128 P. 340 | Cal. Ct. App. | 1912
Upon the merits of the case we are in accord with the views of the Hon. George E. Church, the trial judge, as expressed in the following opinion, which we adopt:
"This action was brought by plaintiff to recover a certain sum or sums of money alleged to have been paid under protest by him and a large number of his assignors, taxpayers in the city of Fresno, illegally levied and collected as part of the taxes of 1909.

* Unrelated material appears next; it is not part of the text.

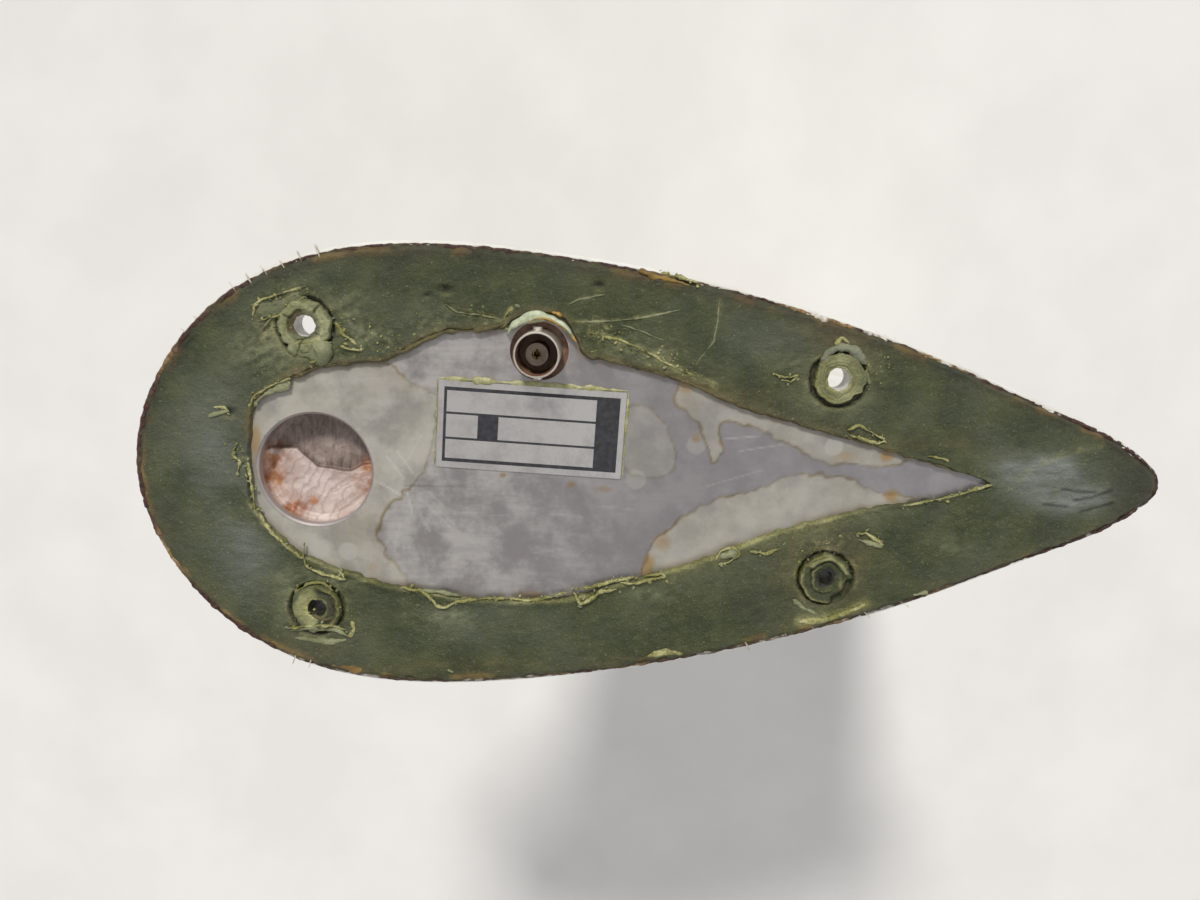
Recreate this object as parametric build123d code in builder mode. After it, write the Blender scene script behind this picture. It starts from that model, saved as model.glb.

"The action is grounded upon the following facts, fully and particularly averred:
"That on January 18th, 1909, the board of trustees of the city of Fresno passed an ordinance, approved the same day, whereby the city elected to avail itself of the services of the necessary county officers in the matter of the collection of its taxes, as provided by act of the legislature approved March 27, 1895, [Stats. 1895, p. 219]; that, on August 16, 1909, the board estimated and determined by ordinance the necessary amount of money to be raised by taxation for the needs of the city for the fiscal year ending July 1st, 1910, fixing the same at $126,382.50; on or before August 2, 1909, the county auditor certified to the trustees of the city the value of the taxable property within the city, as equalized and corrected by the board of supervisors of the county, acting as a board of equalization, to be $11,055,314.00; on August 16, 1909, said board of trustees calculated and by ordinance established the rate of city taxes and levied the same, such rate being, of course, such per cent of said taxable property as is necessary to raise the said estimated amount of tax; thereafter and after the necessary amount of taxes for the needs of the city had been determined, the rate fixed and levied upon said valuation of the city's taxable property as so finally determined by said board of supervisors sitting as a board of equalization, on, viz.: the 8th of September, 1909, the state board of equalization by order increased the assessment-roll or value of taxable property of the county of Fresno by 'adding 20 per centum' thereto, and, upon notification thereof, the county auditor added 20 per centum to the value of all the property *94 assessed to each taxpayer, and entered upon the assessment books as being due from the taxpayers of the city for city taxes, an aggregated sum one-fifth greater than the said amount fixed by the board of trustees as necessary for the city's needs for the said fiscal year. It is this so called 20 per cent excess, or so much thereof as was paid under protest by the plaintiff and his assignors, that this suit is brought to recover. It is alleged that it was illegally assessed and collected, and that it is now held by the defendant, J. R. Hickman, as ex officio treasurer of the city of Fresno, and illegally withheld by him from plaintiff after due demand.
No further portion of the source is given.